----- Source excerpt -----

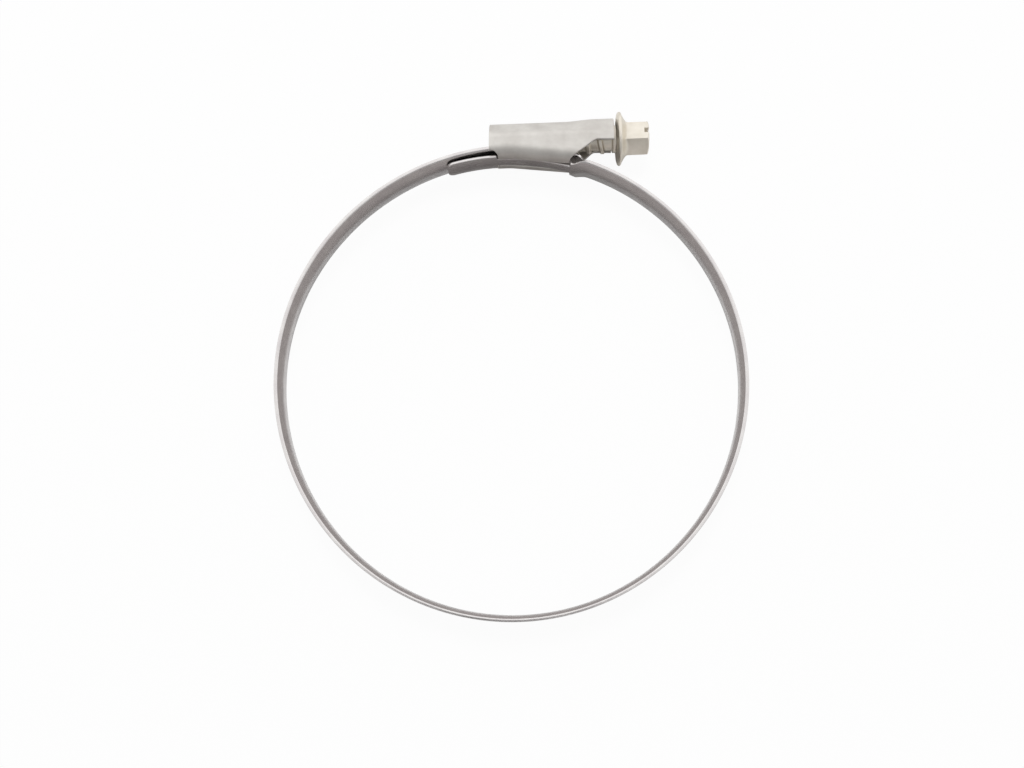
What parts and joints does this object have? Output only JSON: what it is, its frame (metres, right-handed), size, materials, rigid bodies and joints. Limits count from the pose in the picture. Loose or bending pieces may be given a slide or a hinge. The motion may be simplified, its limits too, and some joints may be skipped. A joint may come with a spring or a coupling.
{
  "type": "worm-drive hose clamp",
  "caption": "Ring-shaped steel band clamp with a pressed housing and a slotted hexagon worm screw that draws the threaded band end through it.",
  "frame": {"origin": "centre of the hose seat: the axis of the ring, half way across the band's width", "axes": "+Z along the ring's axis with the clamp lying flat, +Y from the centre to the housing, +X the way the screw's head points"},
  "size_m": [0.1081, 0.1174, 0.0116],
  "materials": {
    "band_steel": "cold-rolled strip, satin",
    "housing_steel": "pressed sheet, matt",
    "plated_steel": "plated, soft sheen"
  },
  "bodies": {
    "ring": {"band": "band_steel", "housing": "housing_steel"},
    "drawn_end": {"band_threaded_end": "band_steel"},
    "screw": {"worm_screw": "plated_steel"}
  },
  "joints": [
    {"name": "worm_turn", "type": "hinge", "parent": "ring", "child": "screw", "pos_m": [-0.00034, 0.05658, 0], "axis": [-0.9993, -0.0384, 0], "range_deg": [-1731, 5780]},
    {"name": "band_feed", "type": "hinge", "parent": "ring", "child": "drawn_end", "pos_m": [0.00191, -0.00204, 0], "axis": [0, 0, -1], "range_deg": [-14.9, 49.6], "deforming": ["band"]}
  ],
  "couplings": [
    {"joint": "band_feed", "follows": "worm_turn", "ratio": 0.008566}
  ]
}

-----

— Given task —
Can you reproduce all the material exactly?

— Full response —
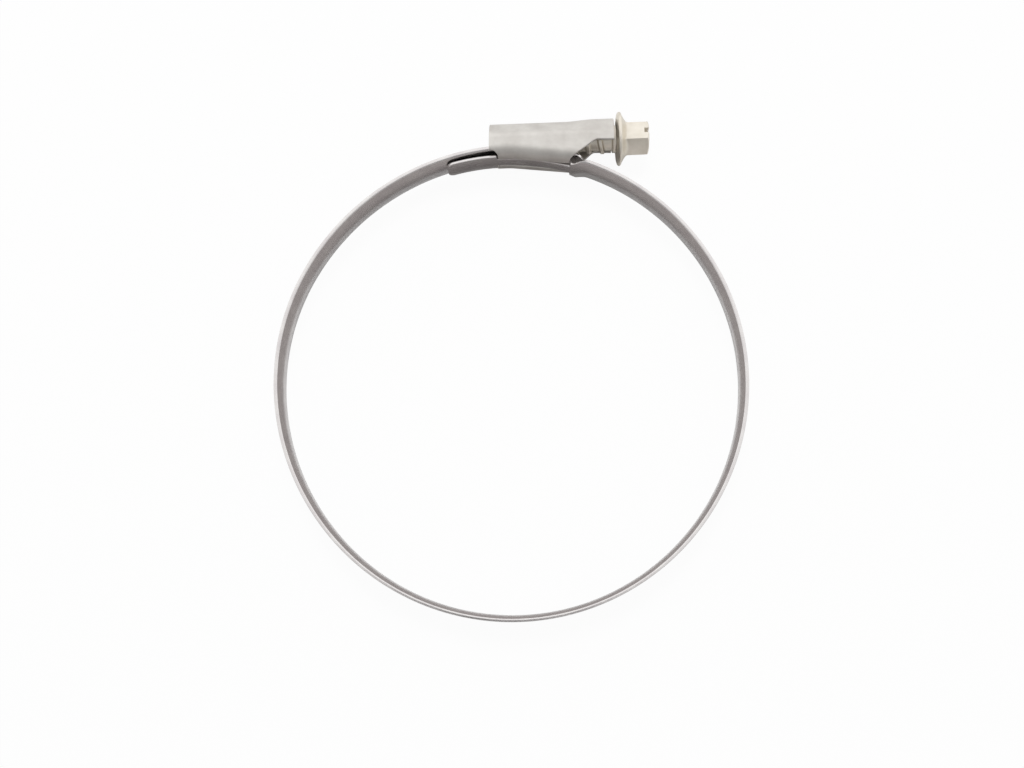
What parts and joints does this object have? Output only JSON: what it is, its frame (metres, right-handed), size, materials, rigid bodies and joints. Limits count from the pose in the picture. Loose or bending pieces may be given a slide or a hinge. The motion may be simplified, its limits too, and some joints may be skipped. A joint may come with a spring or a coupling.
{
  "type": "worm-drive hose clamp",
  "caption": "Ring-shaped steel band clamp with a pressed housing and a slotted hexagon worm screw that draws the threaded band end through it.",
  "frame": {"origin": "centre of the hose seat: the axis of the ring, half way across the band's width", "axes": "+Z along the ring's axis with the clamp lying flat, +Y from the centre to the housing, +X the way the screw's head points"},
  "size_m": [0.1081, 0.1174, 0.0116],
  "materials": {
    "band_steel": "cold-rolled strip, satin",
    "housing_steel": "pressed sheet, matt",
    "plated_steel": "plated, soft sheen"
  },
  "bodies": {
    "ring": {"band": "band_steel", "housing": "housing_steel"},
    "drawn_end": {"band_threaded_end": "band_steel"},
    "screw": {"worm_screw": "plated_steel"}
  },
  "joints": [
    {"name": "worm_turn", "type": "hinge", "parent": "ring", "child": "screw", "pos_m": [-0.00034, 0.05658, 0], "axis": [-0.9993, -0.0384, 0], "range_deg": [-1731, 5780]},
    {"name": "band_feed", "type": "hinge", "parent": "ring", "child": "drawn_end", "pos_m": [0.00191, -0.00204, 0], "axis": [0, 0, -1], "range_deg": [-14.9, 49.6], "deforming": ["band"]}
  ],
  "couplings": [
    {"joint": "band_feed", "follows": "worm_turn", "ratio": 0.008566}
  ]
}